The show will run at UMOCA through Jan. 5.

• Jonathan Horowitz' "Your Land/My Land: Election '12" is an installation piece that presents America's political divide in colorful terms. A room is divided by red and blue carpeted areas, with two large-screen TV sets suspended back to back from the ceiling — with the one in the red area tuned to Fox News, and the one in the blue area showing MSNBC. Lyrics to Woody Guthrie's song "This Land Is Your Land" will be applied to one wall of the installation.

"This exhibition manages to represent our political system and our country in a way that is both ironically balanced and unnervingly accurate," UMOCA's Moulton said in a statement. "It gives new agency to art museums as an active space to create dialogue with our visitorship through an event that so profoundly affects us all."

The installation will be open beyond usual museum hours for two events: The vice-presidential debate, on Thursday, Oct. 11, at 7 p.m.; and election night, Nov. 6, starting at 7 p.m.
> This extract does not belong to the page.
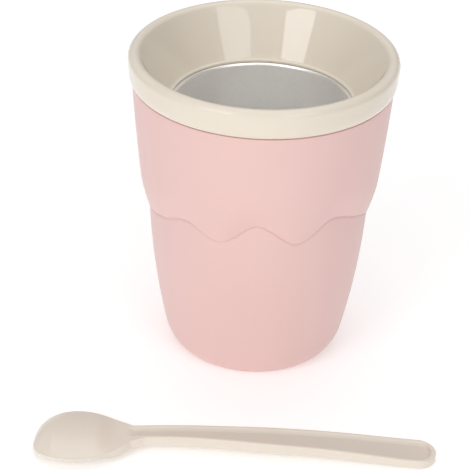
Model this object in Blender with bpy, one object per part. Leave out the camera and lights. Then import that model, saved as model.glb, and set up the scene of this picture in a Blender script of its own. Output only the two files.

The installation will be on display through Nov. 24.

Both exhibits will open Friday with UMOCA's monthly First Friday event, 8 to 10 p.m. The event will include performance by artist Tobias Bernstrup (whose work includes video, live performance and electronic music). DJ Street Jesus will also provide music, and there will be food and a cash bar.

UMOCA is located at 20 W. South Temple, in downtown Salt Lake City.